**GIVEN MATERIAL:**
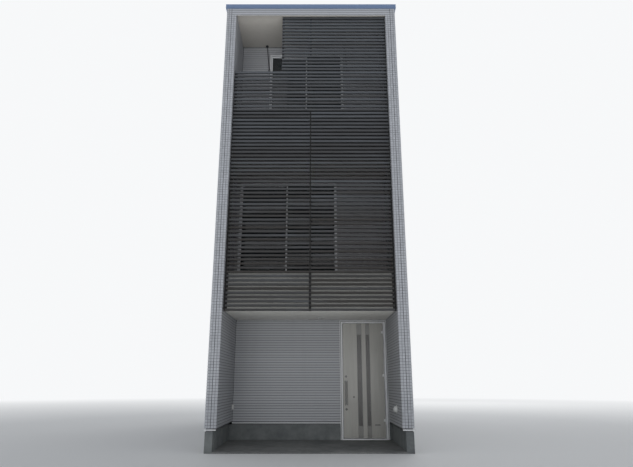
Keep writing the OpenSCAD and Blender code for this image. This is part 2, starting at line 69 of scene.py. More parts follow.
print("house box", [round(v, 3) for corner in cad_box for v in corner])


def show(name, data):
    """Puts an object with this mesh, lamp or camera into the scene."""
    thing = bpy.data.objects.new(name, data)
    scene.collection.objects.link(thing)
    return thing


# %% [markdown]
# ## Where the viewer stands
# The house is seen from across a small street, a little right of its middle,
# with the camera held near the hip and tilted up. A lens of 30 mm takes in
# the whole front from the ground to the roof.

# %% Camera
FRONT_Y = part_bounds("side_wall_right")[0][1]
PHOTO_WIDTH = 633
FOCAL_PIXELS = 526.5
SENSOR_MM = 36
DISTANCE = 9.558
RIGHT_OF_MIDDLE = 0.121
EYE_HEIGHT = 1.134
TILT_UP = 15.95
camera_data = bpy.data.cameras.new("street_camera")
camera_data.sensor_width = SENSOR_MM
camera_data.lens = FOCAL_PIXELS / PHOTO_WIDTH * SENSOR_MM
camera = show("street_camera", camera_data)
camera.location = (RIGHT_OF_MIDDLE, FRONT_Y - DISTANCE, EYE_HEIGHT)
camera.rotation_euler = (math.radians(90 + TILT_UP), 0, 0)
bpy.context.scene.camera = camera
print("lens", round(camera_data.lens, 2), "mm")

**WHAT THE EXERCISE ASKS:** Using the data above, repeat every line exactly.

**FINAL RESULT:**
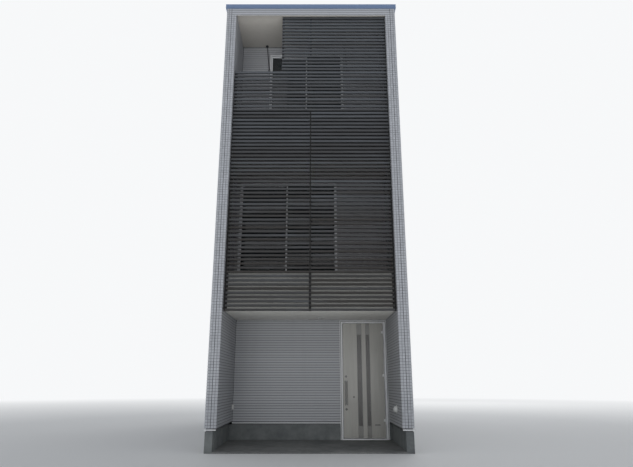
Keep writing the OpenSCAD and Blender code for this image. This is part 2, starting at line 69 of scene.py. More parts follow.
print("house box", [round(v, 3) for corner in cad_box for v in corner])


def show(name, data):
    """Puts an object with this mesh, lamp or camera into the scene."""
    thing = bpy.data.objects.new(name, data)
    scene.collection.objects.link(thing)
    return thing


# %% [markdown]
# ## Where the viewer stands
# The house is seen from across a small street, a little right of its middle,
# with the camera held near the hip and tilted up. A lens of 30 mm takes in
# the whole front from the ground to the roof.

# %% Camera
FRONT_Y = part_bounds("side_wall_right")[0][1]
PHOTO_WIDTH = 633
FOCAL_PIXELS = 526.5
SENSOR_MM = 36
DISTANCE = 9.558
RIGHT_OF_MIDDLE = 0.121
EYE_HEIGHT = 1.134
TILT_UP = 15.95
camera_data = bpy.data.cameras.new("street_camera")
camera_data.sensor_width = SENSOR_MM
camera_data.lens = FOCAL_PIXELS / PHOTO_WIDTH * SENSOR_MM
camera = show("street_camera", camera_data)
camera.location = (RIGHT_OF_MIDDLE, FRONT_Y - DISTANCE, EYE_HEIGHT)
camera.rotation_euler = (math.radians(90 + TILT_UP), 0, 0)
bpy.context.scene.camera = camera
print("lens", round(camera_data.lens, 2), "mm")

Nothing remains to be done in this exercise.